Still, Mobile Pie is working on internal technology to support it in the assumption it will become a viable high-end 3D platform in an era of widespread 4G and the cloud.

"My expectation is we will see a combination of native apps, cloud and HTML5 operating through the paradigm of the app, which will be indistinguishable for the end user," Luton predicted.

"This already happens: HTML5 YouTube's homescreen bookmark appears as an app and functions better than its native counterpart. The OnLive app looks and functions like an app, but is in fact cloud-based, rendering high-end 3D games better than the device is natively capable of."

Chain of command

The other element of the discussion focused on issues such as distribution and monetisation.

"It's not just a matter of native and web: the technology is nothing without a strong store to distribute your game. iOS is nothing without the App Store," argued Bulkypix's Vincent Dondaine.

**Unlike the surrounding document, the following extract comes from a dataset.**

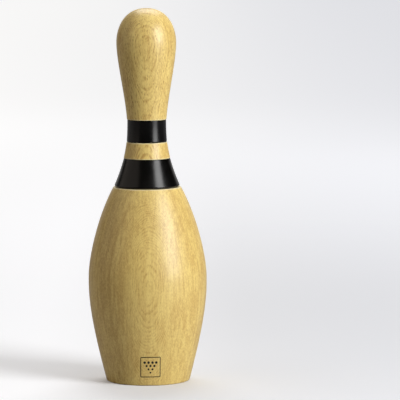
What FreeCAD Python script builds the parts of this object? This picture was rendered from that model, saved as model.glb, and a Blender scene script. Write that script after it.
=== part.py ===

"From what I see [web] will be an additional way to bring your content to more digital spaces, but you will have to keep to native apps if you want to make a return of investment."

Joony Koo questioned the assumption that web apps would be better than native in terms of ease of distribution.

"Whether having an application or content that sits on a universal platform like the web has nothing to do with the distribution. It is equally difficult to promote an app as it is difficult to promote HTML5 content," he stated.

Will Luton looked to the current incumbents for future trends.

"We will still need a solid platform for distribution, billing and handling transactions: Apple, Amazon, Microsoft, Google and Facebook are all established in those spaces and I can't see their dominance being disrupted," he said.

"The only one that isn't in the native app game is Facebook: it could be a great HTML5 distribution platform."

However, that didn't negate opportunities for other players. "I would welcome Apple, Microsoft and Google moving to wrap their in-app billing around HTML5 apps, either from the store (already possible) or bookmarked from the web," Luton ended.

You and me

As is often the way in competitive business, the mention of one middleware company induced comment from another.

Unity boss David Helgason chipped in correct our initial question.

"Neither Unreal nor Unity currently support Flash 11, but both engines have been demonstrated running on top of Flash, and at very decent performance and with good looking graphical capabilities," he pointed out.

"At Unity, we think that native applications will remain central (or at least important) on mobile for the foreseeable future, both for technical reasons and because of the excellent user experience of buying apps," he continued.

"3D web games are coming fast however, and we will be central in enabling hundreds of thousands of developers to create them."

Punch lines

Not an Android fan, Bolt Creative's Dave Castelnuovo took the opportunity to have some fun.

"In order to get a stranglehold on the world's app economy, all Adobe needs to do is release yet another Android marketplace app that caters to Flash 11 apps," he said, using the '/endsarcasm' tag with great effect.

Tiswaz's Kevin Dent was also in ironic mood.

"This is perhaps my shortest post ever. I am just writing it to say that I urge all of you to develop HTML5 games," he said, after questioning whether the like of Nintendo, Sony, Microsoft and Apple had made billions of dollars though web or native games.

"It really is not about what we believe we can get away with, but rather that in which the consumer deserves," Dent added, rather more seriously.

And this was a thought built on by HandyGames' Christopher Kassulke.

"Developers and publishers will support the platforms consumers use and pay for," he said. "No matter if it's native, Flash, HTML5 or whatever. Most consumers don't even know what they are downloading - it's [just] content."

Ever the optimist, he thought this was good news for developers, also disputing our question that Flash 11 would be final nail in the coffin for native apps.

"It will open up new markets and new consumers. We will see new companies joining the developer space so fresh blood and new concepts; same as iOS and Android did for the mobile game space," Kassulke enthused.

"As long as a company stays flexible, they will find ways to reach the consumers and make good revenues."